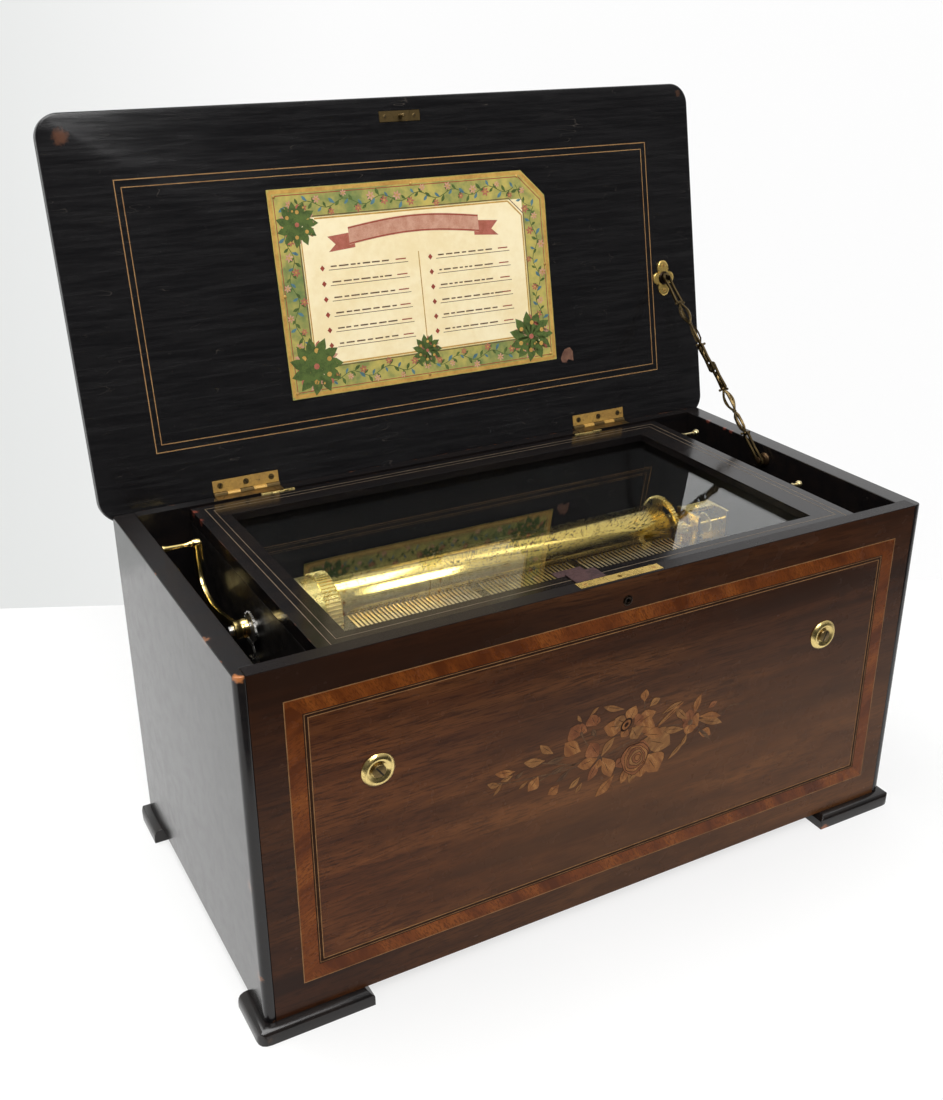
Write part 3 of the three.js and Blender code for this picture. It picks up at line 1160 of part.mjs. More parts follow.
function bellows() {
  const { width, height, board, fold, folds } = BELLOWS;
  const x0 = chestMiddle - width / 2;
  const y0 = combBack;
  const depth = backInside - BELLOWS.backMargin - y0;
  const z0 = BOTTOM_THICKNESS;
  const boards = [z0, z0 + height - board].map((z) =>
    block(x0, x0 + width, y0, y0 + depth, z, z + board));
  const step = (height - 2 * board) / folds / 2;
  const outline = (side, inset) => {
    const edge = [];
    for (let i = 0; i <= 2 * folds; i++)
      edge.push([side - Math.sign(side - inset) * (i % 2 ? fold : 0), z0 + board + i * step]);
    return edge;
  };
  const alongX = outlineOf([...outline(x0, x0 + 1), ...outline(x0 + width, x0).reverse()]);
  const alongY = outlineOf([...outline(y0, y0 + 1), ...outline(y0 + depth, y0).reverse()]);
  return join(...boards, common(slabY(alongX, y0, y0 + depth), slabX(alongY, x0, x0 + width)));
}

add("bellows", bellows(), LEATHER);

// Gear train and air brake at the right end
const pinionPitch = (PINION_TEETH * GREAT_WHEEL.module) / 2;
const trainDistance = (GREAT_WHEEL.teeth * GREAT_WHEEL.module) / 2 + pinionPitch;
const rise = THREE.MathUtils.degToRad(PINION_RISE);
const arborY = AXIS_Y - trainDistance * Math.cos(rise);
const arborZ = axisZ + trainDistance * Math.sin(rise);
const wheelPitch = (WORM_WHEEL.teeth * WORM.module) / 2;
const wormY = arborY + wheelPitch + WORM.path;
const governorFar = governorStart + GOVERNOR_PLATE + GOVERNOR_INNER;
const wormX = governorStart + GOVERNOR_PLATE + GOVERNOR_INNER / 2;
const governorFront = arborY - GOVERNOR_DEPTH.front;
const governorBack = arborY + GOVERNOR_DEPTH.back;
const topArm = arborZ + WORM.length / 2 + ARM_GAP;
const fanTop = arborZ - WORM_WHEEL.tip - FAN.gap;
const fanBottom = fanTop - FAN.height;
const bottomArm = fanBottom - ARM_GAP - GOVERNOR_ARM;

function governorFrame() {
  const plates = [governorStart, governorFar].map((x) =>
    block(x, x + GOVERNOR_PLATE, governorFront, governorBack, bedTop, topArm + GOVERNOR_ARM));
  const right = governorFar + GOVERNOR_PLATE;
  const floor = block(governorStart, right, governorFront, governorBack, bedTop,
    bedTop + GOVERNOR_ARM);
  const halfArm = GOVERNOR_ARM_WIDTH / 2;
  const arms = [topArm, bottomArm].map((z) =>
    block(governorStart, right, wormY - halfArm, wormY + halfArm, z, z + GOVERNOR_ARM));
  const jewel = rod("z", ENDSTONE.radius, topArm + GOVERNOR_ARM / 2,
    topArm + GOVERNOR_ARM + ENDSTONE.height, [wormX, wormY], 10);
  const bore = PIVOT_RADIUS + RUN;
  const wormBore = rod("z", bore, bottomArm - OVERRUN, topArm + GOVERNOR_ARM / 2,
    [wormX, wormY], 10);
  const shaftHole = rod("x", bore, governorStart - OVERRUN, right + OVERRUN, [arborY, arborZ], 10);
  return cut(join(...plates, floor, ...arms, jewel), wormBore, shaftHole);
}

const wheelTurn = group("governor_wheel_turn", caseGroup, [0, arborY, arborZ]);
const fanTurn = group("governor_fan_turn", caseGroup, [wormX, wormY, 0]);

function governorWheel() {
  const middle = (wheelStart + wheelEnd) / 2;
  const module = GREAT_WHEEL.module;
  const pinion = slabX(toothedShape(PINION_TEETH, pinionPitch + module * PINION_TIP_SHARE,
    pinionPitch - module * GEAR_ROOT_SHARE, PINION_ROOT_SHARE, TOOTH_TIP_SHARE,
    PINION_TURN_SHARE * Math.PI * 2), middle - PINION_WIDTH / 2, middle + PINION_WIDTH / 2);
  const wheel = slabX(toothedShape(WORM_WHEEL.teeth, WORM_WHEEL.tip, WORM_WHEEL.root,
    TOOTH_ROOT_SHARE, 0, WORM_WHEEL_TURN_SHARE * Math.PI * 2),
    wormX - WORM_WHEEL.width / 2, wormX + WORM_WHEEL.width / 2);
  const shaft = rod("x", PIVOT_RADIUS, middle - PINION_WIDTH / 2 - GAP,
    governorFar + GOVERNOR_PLATE, [0, 0], 6);
  return join(shaft, pinion, wheel);
}

function wormThread(start) {
  const lead = WORM.starts * WORM.module * Math.PI;
  const turns = WORM.thread / lead;
  const count = Math.round(turns * WORM.steps);
  const points = Array.from({ length: count + 1 }, (_, i) => {
    const angle = ((i / count) * turns + start / WORM.starts) * Math.PI * 2;
    return new THREE.Vector3(WORM.path * Math.cos(angle), WORM.path * Math.sin(angle),
      arborZ + WORM.thread * (i / count - 1 / 2));
  });
  return tube(points, WORM.wire, 3, count);
}

function governorFan() {
  const spindle = rod("z", PIVOT_RADIUS, bottomArm + GAP, topArm + GOVERNOR_ARM / 2 - GAP,
    [0, 0], 6);
  const body = rod("z", WORM.root, arborZ - WORM.length / 2, arborZ + WORM.length / 2, [0, 0], 8);
  const wings = block(-FAN.radius, FAN.radius, -FAN.thickness / 2, FAN.thickness / 2, fanBottom,
    fanTop);
  const threads = Array.from({ length: WORM.starts }, (_, i) => wormThread(i));
  return join(spindle, body, wings, ...threads);
}

add("governor_frame", governorFrame(), BRASS);
add("governor_wheel", governorWheel(), BRASS, wheelTurn);
add("governor_fan", governorFan(), STEEL, fanTurn);

// Winding shaft and lever in the left well
const arborTurn = group("winding_arbor_turn", caseGroup, onAxis(0));
const leverTurn = group("winding_lever_turn", caseGroup, onAxis(0));
const ratchetRight = -wellHalf - RATCHET.fromPartition;
const ratchetLeft = ratchetRight - RATCHET.width;
const hubRight = ratchetLeft - LEVER_HUB.fromRatchet;
const hubLeft = hubRight - LEVER_HUB.length;
const armLeft = (hubLeft + hubRight - LEVER_THICKNESS) / 2;
const windingArbor = join(rod("x", SHAFT_RADIUS, hubLeft - ARBOR_END, shaftSplit, [0, 0], 16),
  slabX(sawShape(RATCHET), ratchetLeft, ratchetRight));
add("winding_arbor", windingArbor, STEEL, arborTurn);

function leverArm() {
  const path = new THREE.CatmullRomCurve3(LEVER_PATH_SHARES.map(([back, up]) =>
    new THREE.Vector3(back * LEVER_REACH.back, up * LEVER_REACH.up, 0)));
  const outer = [];
  const inner = [];
  for (let i = 0; i <= LEVER_STEPS; i++) {
    const share = i / LEVER_STEPS;
    const point = path.getPointAt(share);
    const along = path.getTangentAt(share);
    const half = THREE.MathUtils.lerp(LEVER_WIDTH.hub, LEVER_WIDTH.collar, share) / 2;
    outer.push([point.x - along.y * half, point.y + along.x * half]);
    inner.push([point.x + along.y * half, point.y - along.x * half]);
  }
  return slabX(outlineOf([...inner, ...outer.reverse()]), armLeft, armLeft + LEVER_THICKNESS);
}

function windingLever() {
  const hub = rod("x", LEVER_HUB.radius, hubLeft, hubRight, [0, 0], 20);
  const { back, up } = LEVER_REACH;
  const collar = rod("x", COLLAR.radius, armLeft - COLLAR.beyond, armLeft - COLLAR.beyond
    + COLLAR.length, [back, up], 12);
  const spike = rod("z", SPIKE.radius, LEVER_HUB.radius / 2, SPIKE.height,
    [hubRight - 2 * SPIKE.radius, 0], 6);
  const pawlOut = RATCHET.tip + 2 * GAP;
  const web = block(hubRight - PAWL.web, hubRight, 0, pawlOut + PAWL.thickness,
    -PAWL.width / 2, PAWL.width / 2);
  const finger = block(hubRight - PAWL.web, ratchetRight, pawlOut, pawlOut + PAWL.thickness,
    -PAWL.width / 2, PAWL.width / 2);
  const bore = rod("x", SHAFT_RADIUS + GAP, hubLeft - OVERRUN, hubRight + OVERRUN, [0, 0], 16);
  return cut(join(hub, leverArm(), collar, spike, web, finger), bore);
}

const gripProfile = [
  [0, 0], [GRIP.base, 0], [GRIP.neck, GRIP.length * GRIP.neckShare],
  [GRIP.middle, GRIP.length * GRIP.middleShare], [GRIP.flare, GRIP.length * GRIP.flareShare],
  [GRIP.flare * GRIP.endShare, GRIP.length], [0, GRIP.length],
];
add("winding_lever", windingLever(), BRASS, leverTurn);
add("winding_grip", turned(gripProfile, "x", 12).rotateZ(Math.PI), BRASS, leverTurn,
  [armLeft - COLLAR.beyond, LEVER_REACH.back, LEVER_REACH.up]);

function ratchetClick() {
  const { pivot, arm, thickness, out } = CLICK;
  const reach = RATCHET.tip + 2 * GAP;
  const stud = rod("x", pivot, ratchetLeft, -wellHalf, [out, -reach - pivot], 10);
  const lever = slabX(outlineOf([
    [out, -reach - 2 * pivot], [out + pivot, -reach], [0, -reach],
    [-thickness, -reach - thickness / 2], [0, -reach - 2 * thickness],
  ]), ratchetLeft, ratchetRight);
  const spring = tube([
    new THREE.Vector3(ratchetRight - thickness / 2, 0, -reach - thickness),
    new THREE.Vector3(ratchetRight - thickness / 2, -arm / 2, -reach - arm),
    new THREE.Vector3(ratchetRight - thickness / 2, arm / 2, -reach - 2 * arm),
  ], WIRE_RADIUS, 4, 6);
  const foot = block(ratchetRight - thickness, -wellHalf, arm / 2 - 2 * pivot, arm / 2 + 2 * pivot,
    -reach - 2 * arm - pivot, -reach - 2 * arm + pivot);
  return join(stud, lever, spring, foot);
}

add("ratchet_click", ratchetClick(), STEEL, caseGroup, onAxis(0));

// Control levers in the right well
function controlLever({ reach, ball: ballRadius }) {
  const ballZ = controlBallTop - ballRadius - controlPivotZ;
  const half = CONTROL_WIDTH / 2;
  const left = CONTROL_GAP;
  const right = left + CONTROL_THICKNESS;
  const shape = new THREE.Shape();
  shape.moveTo(-half, 0);
  shape.absarc(0, 0, half, Math.PI, Math.PI * 2);
  shape.lineTo(half / 2, ballZ + CONTROL_STEM);
  shape.lineTo(-half / 2, ballZ + CONTROL_STEM);
  const arm = slabX(shape, left, right, 6);
  const axle = rod("x", CONTROL_AXLE, -CONTROL_AXLE_LENGTH, left, [0, 0], 10);
  const stem = rod("x", CONTROL_STEM, left, reach, [0, ballZ], 8);
  return join(arm, axle, stem, ball(ballRadius, reach, 0, ballZ, 8, 6));
}

for (const [name, control] of Object.entries(CONTROLS)) {
  const turn = group(`${name}_lever_turn`, caseGroup, [wellHalf, controlY(control), controlPivotZ]);
  add(`${name}_lever`, controlLever(control), BRASS, turn);
}

export default product;
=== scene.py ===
"""Looks of a lever-wound cylinder music box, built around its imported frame."""

import json
import logging
import math
import random
from dataclasses import dataclass
from enum import Enum
from typing import Sequence

import bmesh
import bpy
from mathutils import Matrix, Vector

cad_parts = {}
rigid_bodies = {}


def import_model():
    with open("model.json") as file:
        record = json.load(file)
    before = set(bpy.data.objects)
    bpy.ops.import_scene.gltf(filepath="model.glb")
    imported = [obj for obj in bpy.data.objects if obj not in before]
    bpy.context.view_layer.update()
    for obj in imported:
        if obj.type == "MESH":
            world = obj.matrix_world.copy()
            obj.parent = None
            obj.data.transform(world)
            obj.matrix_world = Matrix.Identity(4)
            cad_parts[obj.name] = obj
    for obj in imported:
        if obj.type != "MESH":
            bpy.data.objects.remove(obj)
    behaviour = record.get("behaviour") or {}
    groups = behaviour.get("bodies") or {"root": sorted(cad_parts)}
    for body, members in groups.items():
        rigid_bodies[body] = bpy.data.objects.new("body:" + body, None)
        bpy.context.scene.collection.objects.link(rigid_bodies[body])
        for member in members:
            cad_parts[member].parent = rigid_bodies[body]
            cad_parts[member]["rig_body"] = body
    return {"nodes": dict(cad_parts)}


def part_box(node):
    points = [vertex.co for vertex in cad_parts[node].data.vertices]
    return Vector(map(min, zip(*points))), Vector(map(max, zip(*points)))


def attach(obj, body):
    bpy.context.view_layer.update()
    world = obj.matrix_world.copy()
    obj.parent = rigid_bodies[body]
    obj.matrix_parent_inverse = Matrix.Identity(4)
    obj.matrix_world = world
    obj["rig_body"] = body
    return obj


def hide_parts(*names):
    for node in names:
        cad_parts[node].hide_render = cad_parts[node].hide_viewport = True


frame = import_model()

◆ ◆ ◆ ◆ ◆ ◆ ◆

▶ [Task to carry out]
Exactly repeat the lines above, from the opening line through the one with "const bottomArm = fanBottom", and include nothing else.

▶ [Response to this exercise]
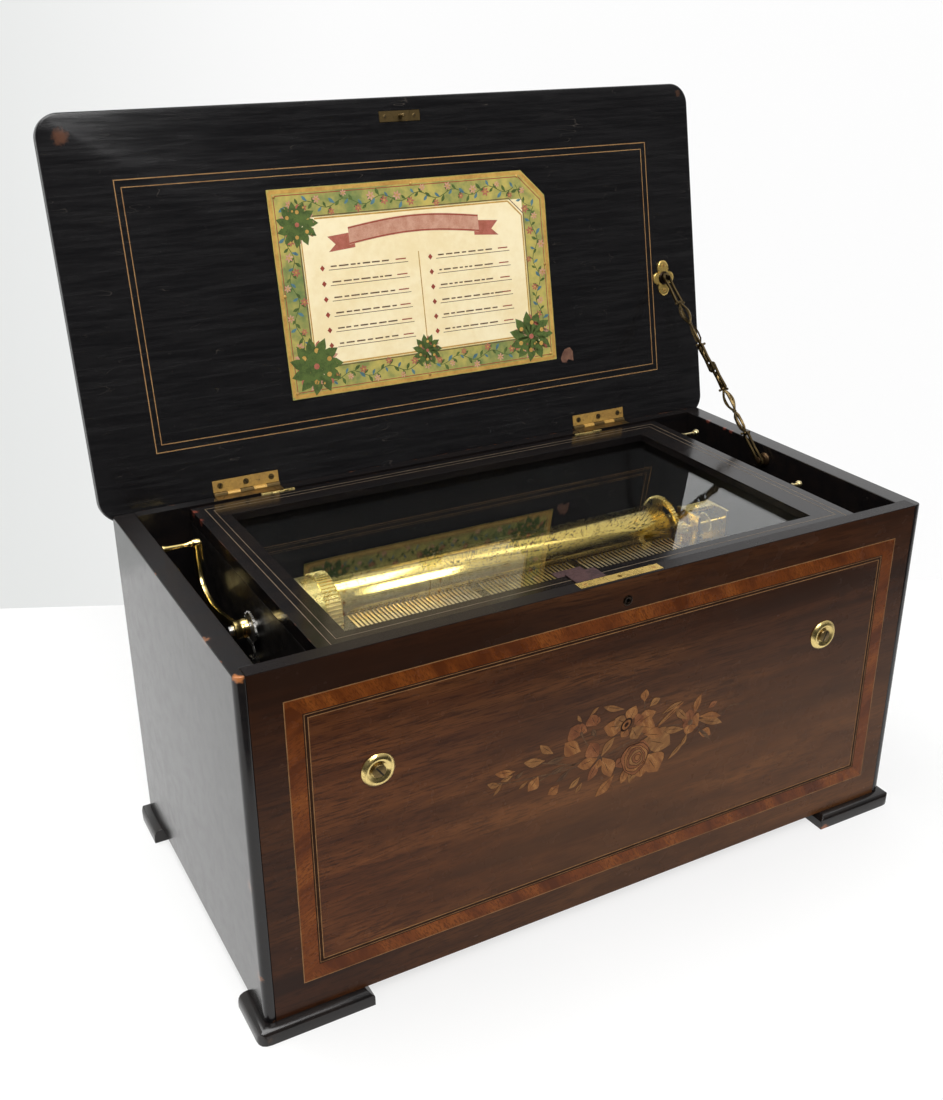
Write part 3 of the three.js and Blender code for this picture. It picks up at line 1160 of part.mjs. More parts follow.
function bellows() {
  const { width, height, board, fold, folds } = BELLOWS;
  const x0 = chestMiddle - width / 2;
  const y0 = combBack;
  const depth = backInside - BELLOWS.backMargin - y0;
  const z0 = BOTTOM_THICKNESS;
  const boards = [z0, z0 + height - board].map((z) =>
    block(x0, x0 + width, y0, y0 + depth, z, z + board));
  const step = (height - 2 * board) / folds / 2;
  const outline = (side, inset) => {
    const edge = [];
    for (let i = 0; i <= 2 * folds; i++)
      edge.push([side - Math.sign(side - inset) * (i % 2 ? fold : 0), z0 + board + i * step]);
    return edge;
  };
  const alongX = outlineOf([...outline(x0, x0 + 1), ...outline(x0 + width, x0).reverse()]);
  const alongY = outlineOf([...outline(y0, y0 + 1), ...outline(y0 + depth, y0).reverse()]);
  return join(...boards, common(slabY(alongX, y0, y0 + depth), slabX(alongY, x0, x0 + width)));
}

add("bellows", bellows(), LEATHER);

// Gear train and air brake at the right end
const pinionPitch = (PINION_TEETH * GREAT_WHEEL.module) / 2;
const trainDistance = (GREAT_WHEEL.teeth * GREAT_WHEEL.module) / 2 + pinionPitch;
const rise = THREE.MathUtils.degToRad(PINION_RISE);
const arborY = AXIS_Y - trainDistance * Math.cos(rise);
const arborZ = axisZ + trainDistance * Math.sin(rise);
const wheelPitch = (WORM_WHEEL.teeth * WORM.module) / 2;
const wormY = arborY + wheelPitch + WORM.path;
const governorFar = governorStart + GOVERNOR_PLATE + GOVERNOR_INNER;
const wormX = governorStart + GOVERNOR_PLATE + GOVERNOR_INNER / 2;
const governorFront = arborY - GOVERNOR_DEPTH.front;
const governorBack = arborY + GOVERNOR_DEPTH.back;
const topArm = arborZ + WORM.length / 2 + ARM_GAP;
const fanTop = arborZ - WORM_WHEEL.tip - FAN.gap;
const fanBottom = fanTop - FAN.height;
const bottomArm = fanBottom - ARM_GAP - GOVERNOR_ARM;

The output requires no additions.